Gallimard, de son côté, publie dans la collection Quarto, l’intégralité des nouvelles de Philip K.Dick. Il écrivait ses nouvelles la nuit, dès 1948. Plusieurs intuitions retiennent l’attention du lecteur de 2020. L’attirance des hommes pour un monde virtuel ; on se souvient des Androïdes rêvent-ils de moutons électriques ? du choix amoureux du personnage principal pour une femme virtuelle ; déjà, notre besoin de refouler au plus loin notre animalité, senti par Dick en 1966. Vision prophétique non moins impressionnante : le monde truqué.
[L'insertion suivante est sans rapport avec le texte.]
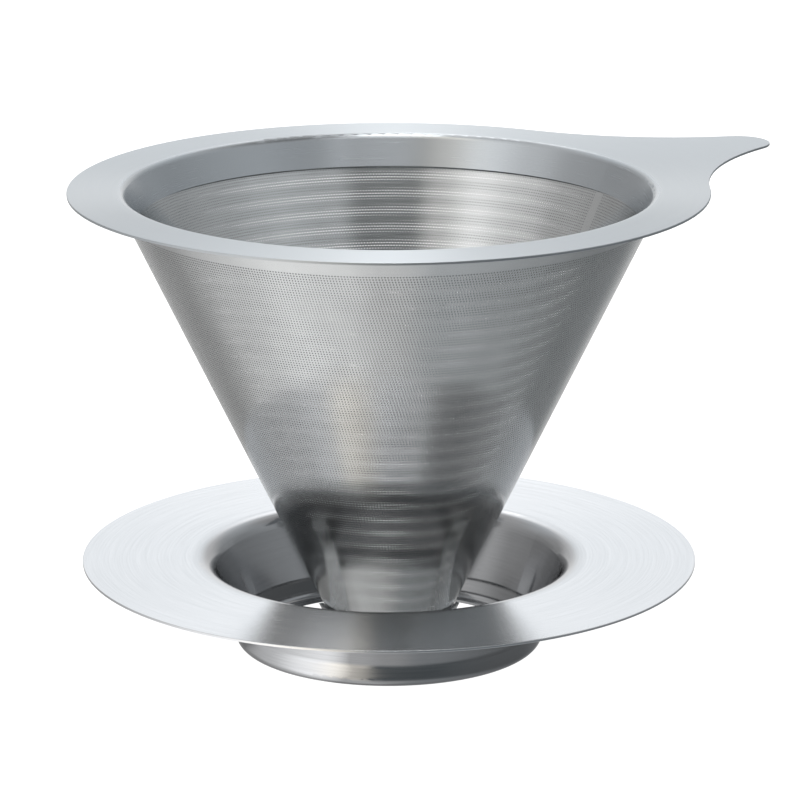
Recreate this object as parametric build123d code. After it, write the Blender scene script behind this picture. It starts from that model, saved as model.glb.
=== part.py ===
from build123d import *
import math
import os

# A stainless pour over dripper: two nested filter cones hang from a flat rim with a handle tab, and
# three bent stays carry a drip saucer with a conical foot collar. Millimetres, +Z up. The foot stands
# on Z = 0, the handle points along +X, and every round piece is turned about one vertical axis.

# Overall sizes
RIM_R = 61.75            # flange of the rim
RIM_TOP_Z = 91.1
TAB_REACH = 88.4         # from the cone's axis to the end of the handle
SAUCER_R = 60.0
SAUCER_TOP_Z = 17.6

# Sheets
SHEET = 0.5              # rim, saucer and tip cap
EDGE_ROUND = 0.12        # sheared edges are broken to this radius
MESH_SHEET = 0.3
MESH_GAP = 0.8           # between the two filter cones
STAY_SHEET = 0.8

# Filter cones
CONE_HALF_ANGLE = math.radians(25.8)
CONE_TOP_R = 53.2        # outer face of the outer cone, carried up to RIM_TOP_Z
CONE_LOW_Z = 1.5
INNER_MESH_TOP_Z = RIM_TOP_Z - 1.4

# Rim
COLLAR_LOW_Z = 85.0      # lower edge of the collar inside the cones
COLLAR_BEND_R = 1.5      # on the visible side of the sheet
TAB_TIP_R = 6.2
TAB_FLANK_R = 58.0       # concave sides that blend the tab into the flange

# Saucer and its foot collar, sizes of the face that looks up and in
MOUTH_R = 35.0           # where the collar wall would meet the saucer's top face
SHOULDER_R = 4.0
COLLAR_KNEE_Z = 4.6      # the cone of the collar turns into a short cylinder
KNEE_R = 2.0
SPIGOT_R = 30.2          # outside of that cylinder
LIP_R = 27.4
LIP_BEND_R = 2.0         # on the outside of the sheet

# Tip cap and stays
TIP_CAP_TOP_Z = 3.6
STAY_COUNT = 3
STAY_FIRST_ANGLE = 60.0  # measured from the handle
STAY_WIDTH = 8.0
STAY_Z = 5.6
STAY_INNER_TOP_Z = 8.6
STAY_OUTER_TOP_Z = 11.6
STAY_BEND_R = 0.6

# The origin is at the bottom centre of the bounding box, so the cones' axis stands off it in X.
AXIS = Pos((RIM_R - TAB_REACH) / 2, 0, 0)

SLOPE = math.tan(CONE_HALF_ANGLE)
SQUARE = math.cos(CONE_HALF_ANGLE)


def cone_r(z, depth=0.0):
    """Radius at height z of the face that lies depth inside the outer cone's outer face."""
    return CONE_TOP_R - (RIM_TOP_Z - z) * SLOPE - depth / SQUARE


def collar_r(z):
    """Radius at height z of the foot collar's inner wall, above its knee."""
    knee_r = SPIGOT_R - SHEET
    return knee_r + (MOUTH_R - knee_r) * (z - COLLAR_KNEE_Z) / (SAUCER_TOP_Z - COLLAR_KNEE_Z)


def turned(*points, rounds=()):
    """Solid of revolution of a closed outline of (radius, height) points.

    rounds holds (index of the point, radius) pairs.
    """
    outline = make_face(Polyline(*points, close=True))
    for index, radius in rounds:
        r, z = points[index]
        corner = outline.vertices().sort_by_distance((r, z, 0))[0]
        outline = fillet(corner, radius)
    return revolve(Plane.XZ * outline, Axis.Z)


def along(a, b, distance):
    """The point this far from a on the way to b."""
    (ar, az), (br, bz) = a, b
    part = distance / math.hypot(br - ar, bz - az)
    return (ar + (br - ar) * part, az + (bz - az) * part)


def tab_plate():
    """Handle tab: a round tip and two concave flanks, all tangent to each other and to the flange."""
    tip_x = TAB_REACH - TAB_TIP_R
    to_axis = RIM_R + TAB_FLANK_R
    to_tip = TAB_TIP_R + TAB_FLANK_R
    flank_x = (to_axis**2 - to_tip**2 + tip_x**2) / (2 * tip_x)
    flank_y = math.sqrt(to_axis**2 - flank_x**2)
    centre = (flank_x, flank_y)
    root = along((0, 0), centre, RIM_R)
    shoulder = along((tip_x, 0), centre, TAB_TIP_R)
    chord_middle = ((root[0] + shoulder[0]) / 2, (root[1] + shoulder[1]) / 2)
    middle = along(centre, chord_middle, TAB_FLANK_R)
    flank = ThreePointArc(root, middle, shoulder)
    nose = ThreePointArc(shoulder, (TAB_REACH, 0), (shoulder[0], -shoulder[1]))
    base = Line((root[0], -root[1]), root)
    outline = make_face([flank, nose, mirror(flank, Plane.XZ), base])
    return Pos(0, 0, RIM_TOP_Z - SHEET) * extrude(outline, SHEET)


def rim():
    """Flange, handle tab and collar, drawn from one sheet."""
    under = MESH_SHEET * 2 + MESH_GAP
    face = under + SHEET
    low = RIM_TOP_Z - SHEET
    ring = turned(
        (RIM_R, RIM_TOP_Z),
        (cone_r(RIM_TOP_Z, face), RIM_TOP_Z),
        (cone_r(COLLAR_LOW_Z, face), COLLAR_LOW_Z),
        (cone_r(COLLAR_LOW_Z, under), COLLAR_LOW_Z),
        (cone_r(low, under), low),
        (RIM_R, low),
        rounds=[(1, COLLAR_BEND_R), (4, COLLAR_BEND_R - SHEET)],
    )
    body = ring + tab_plate()
    outline = [e for e in body.edges() if e.center().Z > low - 0.01 and outside_flange(e)]
    return fillet(outline, EDGE_ROUND)


def outside_flange(edge):
    """True for the edges round the outside of the flange and the tab, top and bottom."""
    level = edge.bounding_box().size.Z < 0.01
    start = edge.position_at(0.5)
    return level and math.hypot(start.X, start.Y) > RIM_R - 0.01


def mesh_cone(depth, top_z):
    """One rolled filter sheet."""
    return turned(
        (cone_r(CONE_LOW_Z, depth), CONE_LOW_Z),
        (cone_r(top_z, depth), top_z),
        (cone_r(top_z, depth + MESH_SHEET), top_z),
        (cone_r(CONE_LOW_Z, depth + MESH_SHEET), CONE_LOW_Z),
    )


def tip_cap():
    """Pressed cup that both filter cones stand in."""
    wall = SHEET / SQUARE
    low = CONE_LOW_Z - SHEET
    return turned(
        (0, low),
        (cone_r(low) + wall, low),
        (cone_r(TIP_CAP_TOP_Z) + wall, TIP_CAP_TOP_Z),
        (cone_r(TIP_CAP_TOP_Z), TIP_CAP_TOP_Z),
        (cone_r(CONE_LOW_Z), CONE_LOW_Z),
        (0, CONE_LOW_Z),
        rounds=[(1, SHEET)],
    )


def saucer():
    """Drip saucer, shoulder, conical foot collar, spigot and inward lip, spun from one sheet."""
    knee_r = SPIGOT_R - SHEET
    lean = math.atan((MOUTH_R - knee_r) / (SAUCER_TOP_Z - COLLAR_KNEE_Z))
    mouth_under = MOUTH_R + SHEET * math.tan(math.pi / 4 - lean / 2)
    knee_under = COLLAR_KNEE_Z - SHEET * math.tan(lean / 2)
    body = turned(
        (SAUCER_R, SAUCER_TOP_Z),
        (MOUTH_R, SAUCER_TOP_Z),
        (knee_r, COLLAR_KNEE_Z),
        (knee_r, SHEET),
        (LIP_R, SHEET),
        (LIP_R, 0),
        (SPIGOT_R, 0),
        (SPIGOT_R, knee_under),
        (mouth_under, SAUCER_TOP_Z - SHEET),
        (SAUCER_R, SAUCER_TOP_Z - SHEET),
        rounds=[
            (1, SHOULDER_R),
            (2, KNEE_R),
            (3, LIP_BEND_R - SHEET),
            (6, LIP_BEND_R),
            (7, KNEE_R + SHEET),
            (8, SHOULDER_R - SHEET),
        ],
    )
    edge = [e for e in body.edges() if abs(e.bounding_box().size.X / 2 - SAUCER_R) < 0.01]
    return fillet([e for e in edge if e.bounding_box().size.Z < 0.01], EDGE_ROUND)


def stay(angle):
    """U-bent strip: one leg lies on the outer cone, the other on the inside of the foot collar."""
    top = STAY_Z + STAY_SHEET
    inner = STAY_SHEET / SQUARE
    outer = STAY_SHEET * math.hypot(1, (collar_r(1) - collar_r(0)))
    ring = turned(
        (cone_r(STAY_INNER_TOP_Z), STAY_INNER_TOP_Z),
        (cone_r(STAY_Z), STAY_Z),
        (collar_r(STAY_Z), STAY_Z),
        (collar_r(STAY_OUTER_TOP_Z), STAY_OUTER_TOP_Z),
        (collar_r(STAY_OUTER_TOP_Z) - outer, STAY_OUTER_TOP_Z),
        (collar_r(top) - outer, top),
        (cone_r(top) + inner, top),
        (cone_r(STAY_INNER_TOP_Z) + inner, STAY_INNER_TOP_Z),
        rounds=[(5, STAY_BEND_R), (6, STAY_BEND_R)],
    )
    strip = Pos(SAUCER_R / 2, 0, RIM_TOP_Z / 2) * Box(SAUCER_R, STAY_WIDTH, RIM_TOP_Z)
    return Rot(0, 0, angle) * (ring & strip)


pieces = {
    "rim": rim(),
    "outer_mesh": mesh_cone(0, RIM_TOP_Z - SHEET),
    "inner_mesh": mesh_cone(MESH_SHEET + MESH_GAP, INNER_MESH_TOP_Z),
    "tip_cap": tip_cap(),
    "saucer": saucer(),
}
for number in range(STAY_COUNT):
    pieces[f"stay_{number + 1}"] = stay(STAY_FIRST_ANGLE + number * 360 / STAY_COUNT)

os.makedirs("parts", exist_ok=True)
for node, piece in pieces.items():
    export_step(AXIS * piece, f"parts/{node}.step")
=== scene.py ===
"""Looks of a stainless pour over dripper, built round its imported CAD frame. Metres, +Z up."""

import math

import bpy
import numpy as np
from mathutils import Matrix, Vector


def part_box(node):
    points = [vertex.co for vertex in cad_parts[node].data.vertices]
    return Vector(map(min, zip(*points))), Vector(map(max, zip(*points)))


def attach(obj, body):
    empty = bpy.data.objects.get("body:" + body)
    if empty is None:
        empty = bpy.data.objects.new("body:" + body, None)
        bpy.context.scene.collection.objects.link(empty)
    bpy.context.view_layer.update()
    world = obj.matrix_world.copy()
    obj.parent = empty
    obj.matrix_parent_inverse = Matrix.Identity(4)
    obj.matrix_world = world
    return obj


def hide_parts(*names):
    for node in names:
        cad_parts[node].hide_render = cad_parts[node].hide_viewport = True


MM = 0.001

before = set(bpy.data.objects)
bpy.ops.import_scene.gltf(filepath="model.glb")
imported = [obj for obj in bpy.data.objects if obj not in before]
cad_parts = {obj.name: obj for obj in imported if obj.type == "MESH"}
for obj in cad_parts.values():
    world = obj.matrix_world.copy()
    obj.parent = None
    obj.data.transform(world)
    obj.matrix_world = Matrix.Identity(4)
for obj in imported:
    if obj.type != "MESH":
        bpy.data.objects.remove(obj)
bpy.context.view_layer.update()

# ---------------------------------------------------------------- places taken from the frame
mesh_low, mesh_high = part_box("outer_mesh")
_, saucer_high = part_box("saucer")
AXIS_X = (mesh_low.x + mesh_high.x) / 2
SAUCER_TOP_Z = saucer_high.z

# ---------------------------------------------------------------- filter sheets
HALF_ANGLE = math.radians(25.8)      # of the cones
PITCH = 0.57 * MM                    # along each row of holes, and from row to row
LAST_ROW_Z = 2.6 * MM
SEAM_STRIP = 2.9 * MM                # plain strip along each sheet's weld
MEETING_GAP = 0.4 * PITCH            # least distance from a hole to the line opposite the seam
HOLES_PER_PIECE = 6400

OUTER_SEAM = math.radians(-21.3)     # measured from the handle
OUTER_DEPTH = 0.1 * MM               # of the foil's outer face, inwards from the CAD cone's
OUTER_FOIL = 0.1 * MM
OUTER_HOLE_R = 0.16 * MM
OUTER_FIRST_ROW_Z = 85.6 * MM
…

Et si tout devenait faux dans ce monde qui se présente comme toujours plus transparent. Soixante-dix ans avant Bret Easton Ellis, Dick annonçait notre monde de la post-vérité. Par ailleurs, dès la fin des années cinquante, il voit s’effondrer la puissance des nations à l’avantage des grandes entreprises transnationales, forteresses hors d’atteinte. Dick n’aurait pas été étonné d’un monde dominé par les GAFAM. Enfin, citons une nouvelle en écho avec le mauvais rêve que nous traversons, Le canon. Un vaisseau spatial atterrit sur la planète Terre qui a été dévastée par une guerre nucléaire. Il ne reste qu’une arme automatique, qui vous tire dessus si vous vous approchez trop d’elle. Elle protège un site, qui semble contenir un trésor. Des pièces d’or ? des diamants ? Des liasses de billets ? Non, ce trésor, ce sont des livres, des sculptures, des tableaux. Ce trésor, c’est la mémoire du monde, c’est le raffinement le plus élevé dont l’homme est capable. Ce trésor, c’est ce qui signifie que nous ne sommes pas simplement des robots, des êtres exclusivement voués à nourrir la start-up nation, dévorante machine productiviste. D’où notre rage devant la fermeture des librairies, mais aussi des musées, des galeries, des cinémas, des théâtres, alors qu’en bas de chez moi, la chocolaterie reste ouverte. Les mondes de Dick sont hostiles, dangereux, irrespirables. Souvent, ses personnages vivent dans des souterrains, comme des bêtes. Là encore, il n’aurait pas été surpris de ce qui nous arrive : un mauvais rêve qui ressemble fort à de la science-fiction.